The Folk Ensemble Kašava of the Czech Republic is sure to be a big hit at the 2018 festival!
We can say, “hello,” like this: “Dobrý den! (Doh-bree den) or Ahoj! (a(h)-hoy).”
Ahoj! is the informal greeting and is used for friends and relatives. Formal greetings vary depending on the time of day. The most common is Dobrý den! and is used from late morning until early evening. Dobrý den! literally translates to “good day!” Greetings are fairly similar in the U.S. in that a small wave or gesture of the hand is used.
The Kyrenia Youth Centre Association of Northern Cyprus will bring its traditional Turkish-Cypriot dance, music & costumes to be a highlight of Folkmoot in its 35th Edition.
In Turkish, we can say, “Merhaba!“
The island of Cyprus in the Mediterranean is split into two sovereign states. Greek is the dominant language of the southern state while Turkish is dominant in the north. While English is spoken on the whole island, the locals enjoy seeing visitors try their hand at the Turkish language. The most basic greeting is Merhaba and it translates directly as “Hello!”
The Lampang Kalayanee School of Thailand is bringing its traditional and beautiful ancient folk dance to the Smoky Mountains!
Here is how we will say, hello: สวัสดี! (S̄wạs̄dī!) [Sa-wad-dee]
In Thailand and other Buddhist societies, greeting others is known as giving wâi. When you greet somebody you first gently put your palms together at your chest, with your elbows relaxed, and bow your head down to your thumbs at different points of contact depending on the level of respect you have towards the individual to whom you are giving wâi. The highest level of respect is given to monks, while the second level of respect is for elders. For the first level of respect, used for others on the same level such as friends, co-workers, or neighbors, your head is bowed down so that your thumbs meet your chin. There is also a universal form of giving wâi where you just bow your head toward your thumb but make no point of contact.

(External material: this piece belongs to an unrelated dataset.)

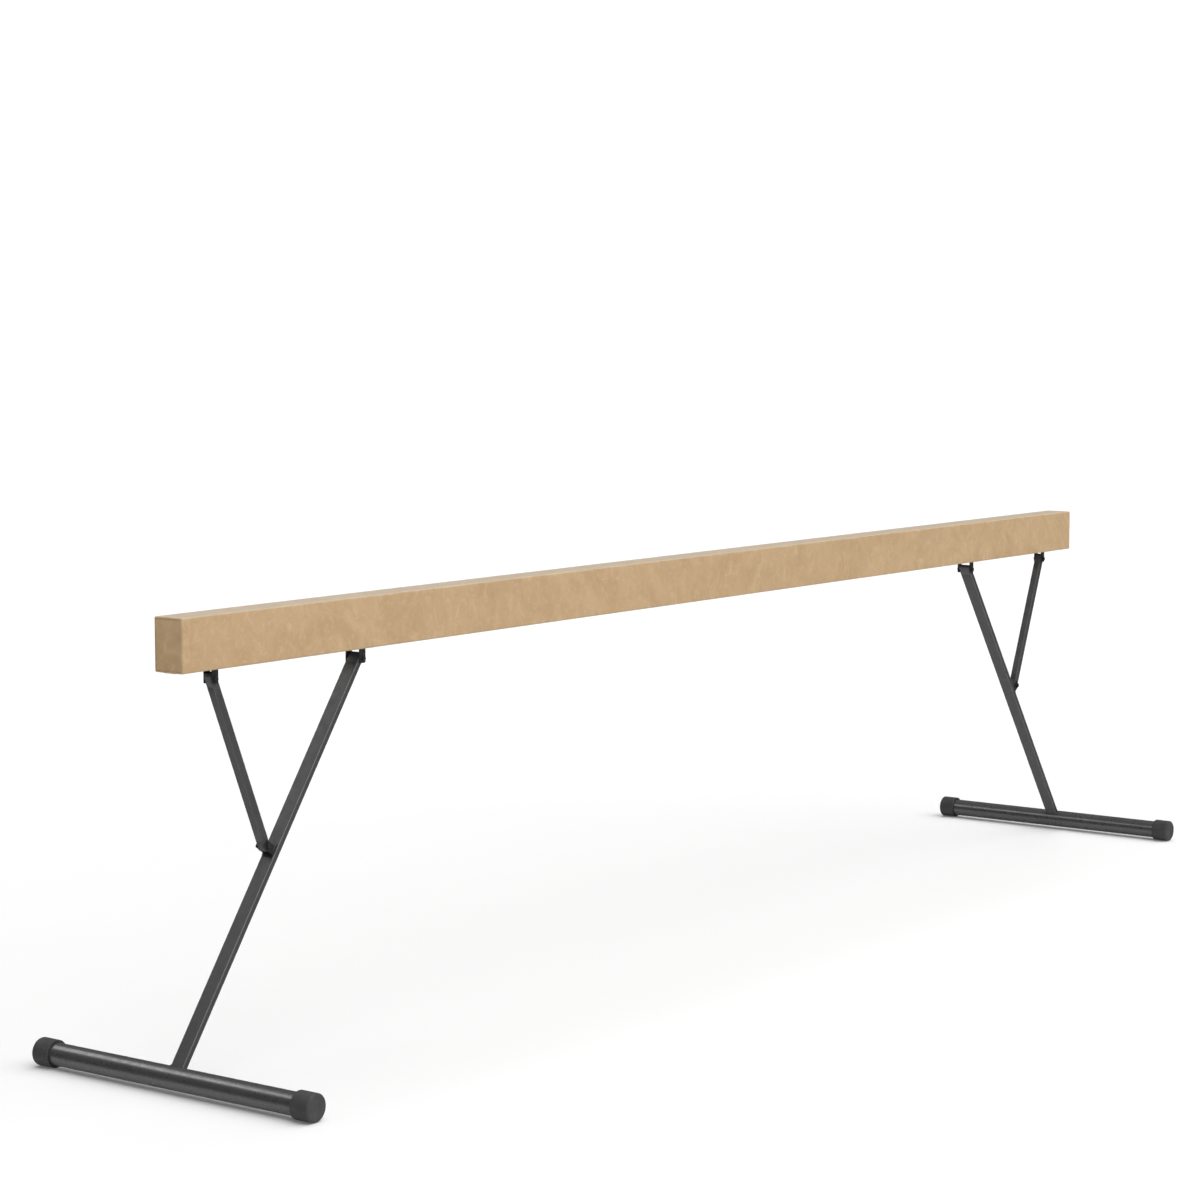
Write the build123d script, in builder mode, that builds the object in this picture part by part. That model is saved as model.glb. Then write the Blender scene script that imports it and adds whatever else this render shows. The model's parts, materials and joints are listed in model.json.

“Fiesta Mexicana” Ballet Folklorico of Monterrey, often known by its acronym, BOFOFIM, is sure to be a popular entry into the Folkmoot 2018 Festival line-up.
The rich tradition of Venezuelan folkloric dance and music will come alive at Folkmoot 2018 with Viva Venezuela by Sentir Venezolano, featuring renowned choreographer Judith Perez and a diverse Afro-Latino ensemble cast!
As with most of our neighbors to the south, Spanish is the dominant language and many Americans are familiar with, “hola,” as the way to say, “hello.” That greeting is often followed by, “”¿Cómo está usted?” – “how are you?” – or the more familiar, “¿Cómo estás?,” with friends and relatives.
The Warriors of AniKituhwa, the traditional dance troupe of the Eastern Band of Cherokee Indians, are always a popular feature of any Folkmoot Festival. And even though they are the only true native people of our beloved Smoky Mountians, our Cherokee neighbors have a language other than English, too.
Say, hello: ᎣᏏᏲ (Osiyo) [Oh-see-YOH]
Osiyo is the traditional Cherokee greeting. A smile and a wave is all that you need with Osiyo!
Appalachia might be part of the United States where English is the majority language, but that doesn’t mean there aren’t other was to say, “hello,” than simply, “hello.” Folks might say, “How are you?,” or, “How’s it going?,” as a greeting. You’ll also hear, “Hey!,” and occasionally, “Howdy!”
And, of course, “hey, y’all!”
No matter how we say it – any greeting at Folkmoot may very easily begin a whole new friendship!